All of the data must be printed exactly; please include every line.

Source excerpt –
— BEGIN —

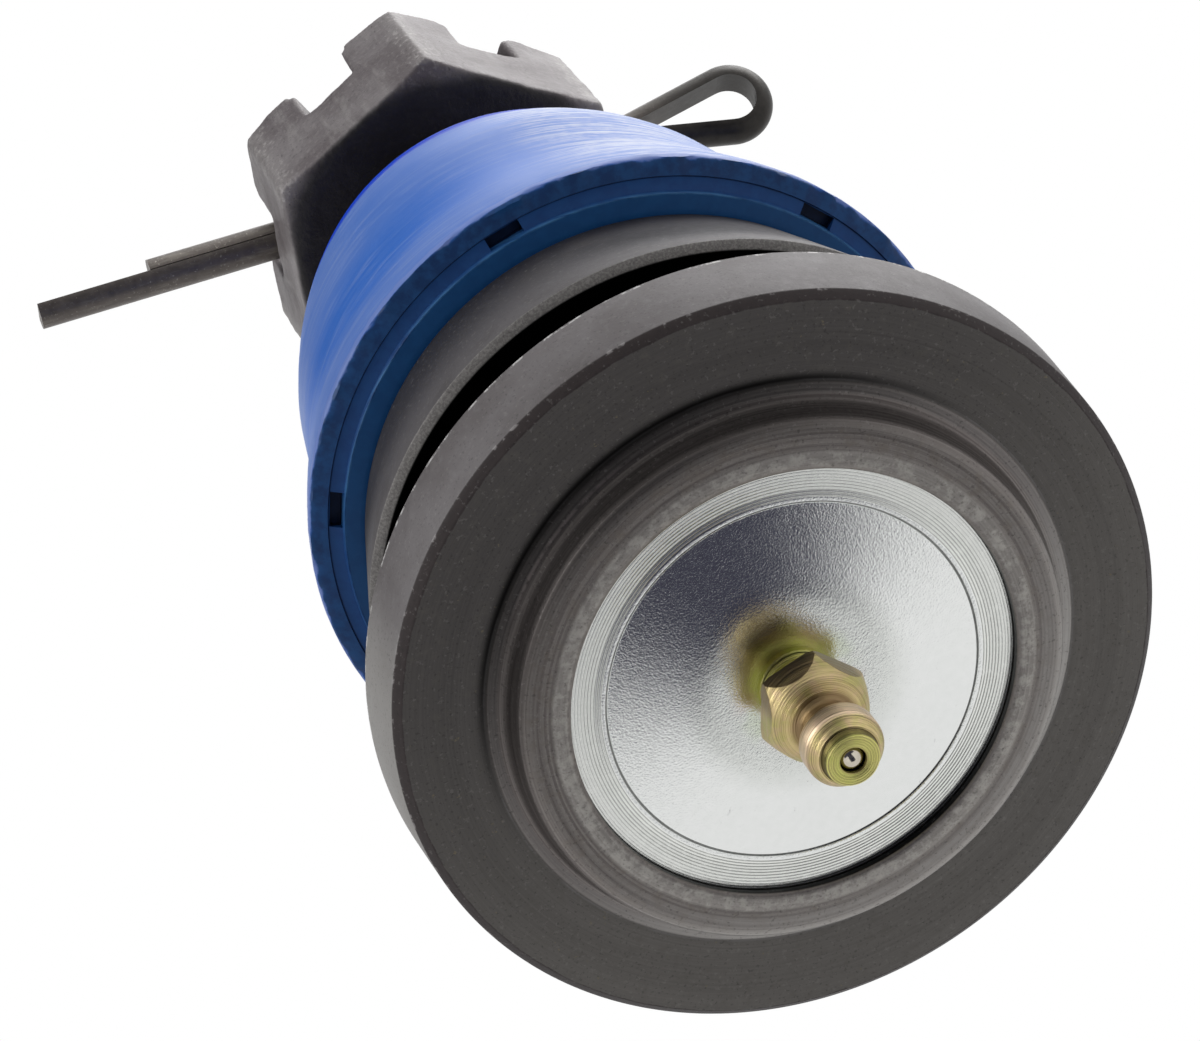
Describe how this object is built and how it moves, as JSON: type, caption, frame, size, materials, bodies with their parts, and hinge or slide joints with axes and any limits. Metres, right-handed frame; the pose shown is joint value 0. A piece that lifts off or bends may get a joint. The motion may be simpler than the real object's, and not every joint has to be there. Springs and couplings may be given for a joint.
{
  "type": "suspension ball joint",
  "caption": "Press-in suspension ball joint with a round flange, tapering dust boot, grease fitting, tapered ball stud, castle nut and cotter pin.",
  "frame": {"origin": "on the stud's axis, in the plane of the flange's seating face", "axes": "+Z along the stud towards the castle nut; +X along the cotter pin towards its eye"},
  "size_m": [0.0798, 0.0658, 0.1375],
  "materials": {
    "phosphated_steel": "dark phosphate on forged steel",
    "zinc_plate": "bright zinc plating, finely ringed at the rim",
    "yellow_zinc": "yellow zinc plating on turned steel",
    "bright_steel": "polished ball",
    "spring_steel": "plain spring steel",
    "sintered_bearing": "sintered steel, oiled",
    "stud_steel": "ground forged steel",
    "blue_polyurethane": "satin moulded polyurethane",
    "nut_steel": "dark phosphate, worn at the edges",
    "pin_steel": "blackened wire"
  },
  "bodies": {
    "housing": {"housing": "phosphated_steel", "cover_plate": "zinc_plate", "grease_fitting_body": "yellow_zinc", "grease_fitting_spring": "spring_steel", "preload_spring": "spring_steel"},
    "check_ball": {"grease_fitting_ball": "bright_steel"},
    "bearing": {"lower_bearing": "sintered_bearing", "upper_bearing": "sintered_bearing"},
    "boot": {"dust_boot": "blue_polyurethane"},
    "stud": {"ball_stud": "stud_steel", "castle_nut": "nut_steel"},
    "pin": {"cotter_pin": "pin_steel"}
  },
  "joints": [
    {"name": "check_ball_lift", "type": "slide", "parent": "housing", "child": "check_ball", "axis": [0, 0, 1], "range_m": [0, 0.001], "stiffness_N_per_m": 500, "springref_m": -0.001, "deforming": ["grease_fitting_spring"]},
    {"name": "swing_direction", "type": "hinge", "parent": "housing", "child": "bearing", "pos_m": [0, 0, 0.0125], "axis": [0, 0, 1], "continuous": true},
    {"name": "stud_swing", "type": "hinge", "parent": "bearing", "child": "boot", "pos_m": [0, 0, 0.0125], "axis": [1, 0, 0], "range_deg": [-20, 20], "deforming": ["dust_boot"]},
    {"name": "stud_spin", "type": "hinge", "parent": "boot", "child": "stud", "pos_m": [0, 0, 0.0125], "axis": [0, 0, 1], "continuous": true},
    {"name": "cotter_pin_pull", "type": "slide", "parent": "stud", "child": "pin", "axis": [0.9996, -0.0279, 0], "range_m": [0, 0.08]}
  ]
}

— END —

Problem solution –
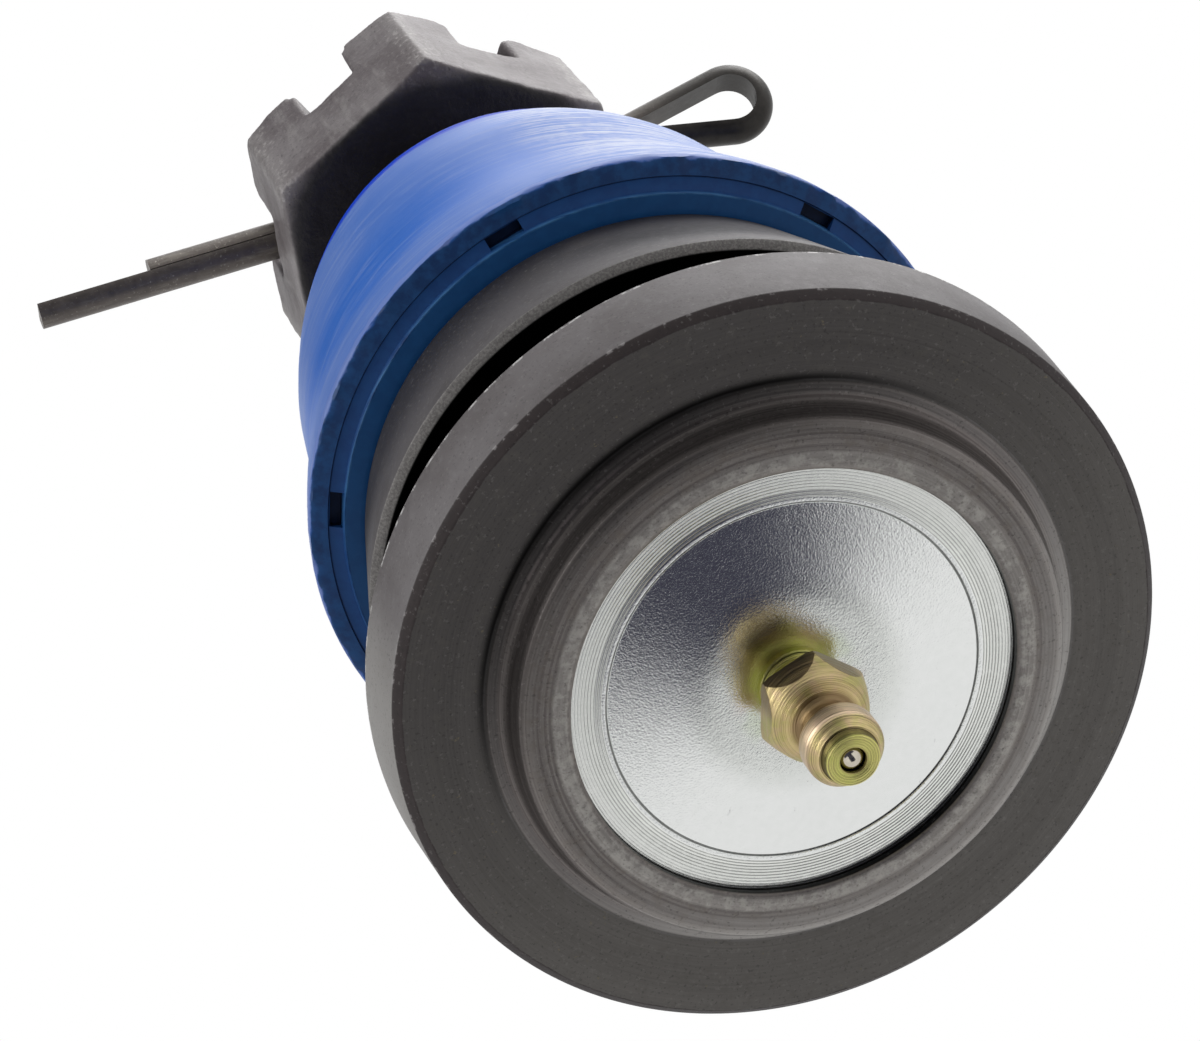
Describe how this object is built and how it moves, as JSON: type, caption, frame, size, materials, bodies with their parts, and hinge or slide joints with axes and any limits. Metres, right-handed frame; the pose shown is joint value 0. A piece that lifts off or bends may get a joint. The motion may be simpler than the real object's, and not every joint has to be there. Springs and couplings may be given for a joint.
{
  "type": "suspension ball joint",
  "caption": "Press-in suspension ball joint with a round flange, tapering dust boot, grease fitting, tapered ball stud, castle nut and cotter pin.",
  "frame": {"origin": "on the stud's axis, in the plane of the flange's seating face", "axes": "+Z along the stud towards the castle nut; +X along the cotter pin towards its eye"},
  "size_m": [0.0798, 0.0658, 0.1375],
  "materials": {
    "phosphated_steel": "dark phosphate on forged steel",
    "zinc_plate": "bright zinc plating, finely ringed at the rim",
    "yellow_zinc": "yellow zinc plating on turned steel",
    "bright_steel": "polished ball",
    "spring_steel": "plain spring steel",
    "sintered_bearing": "sintered steel, oiled",
    "stud_steel": "ground forged steel",
    "blue_polyurethane": "satin moulded polyurethane",
    "nut_steel": "dark phosphate, worn at the edges",
    "pin_steel": "blackened wire"
  },
  "bodies": {
    "housing": {"housing": "phosphated_steel", "cover_plate": "zinc_plate", "grease_fitting_body": "yellow_zinc", "grease_fitting_spring": "spring_steel", "preload_spring": "spring_steel"},
    "check_ball": {"grease_fitting_ball": "bright_steel"},
    "bearing": {"lower_bearing": "sintered_bearing", "upper_bearing": "sintered_bearing"},
    "boot": {"dust_boot": "blue_polyurethane"},
    "stud": {"ball_stud": "stud_steel", "castle_nut": "nut_steel"},
    "pin": {"cotter_pin": "pin_steel"}
  },
  "joints": [
    {"name": "check_ball_lift", "type": "slide", "parent": "housing", "child": "check_ball", "axis": [0, 0, 1], "range_m": [0, 0.001], "stiffness_N_per_m": 500, "springref_m": -0.001, "deforming": ["grease_fitting_spring"]},
    {"name": "swing_direction", "type": "hinge", "parent": "housing", "child": "bearing", "pos_m": [0, 0, 0.0125], "axis": [0, 0, 1], "continuous": true},
    {"name": "stud_swing", "type": "hinge", "parent": "bearing", "child": "boot", "pos_m": [0, 0, 0.0125], "axis": [1, 0, 0], "range_deg": [-20, 20], "deforming": ["dust_boot"]},
    {"name": "stud_spin", "type": "hinge", "parent": "boot", "child": "stud", "pos_m": [0, 0, 0.0125], "axis": [0, 0, 1], "continuous": true},
    {"name": "cotter_pin_pull", "type": "slide", "parent": "stud", "child": "pin", "axis": [0.9996, -0.0279, 0], "range_m": [0, 0.08]}
  ]
}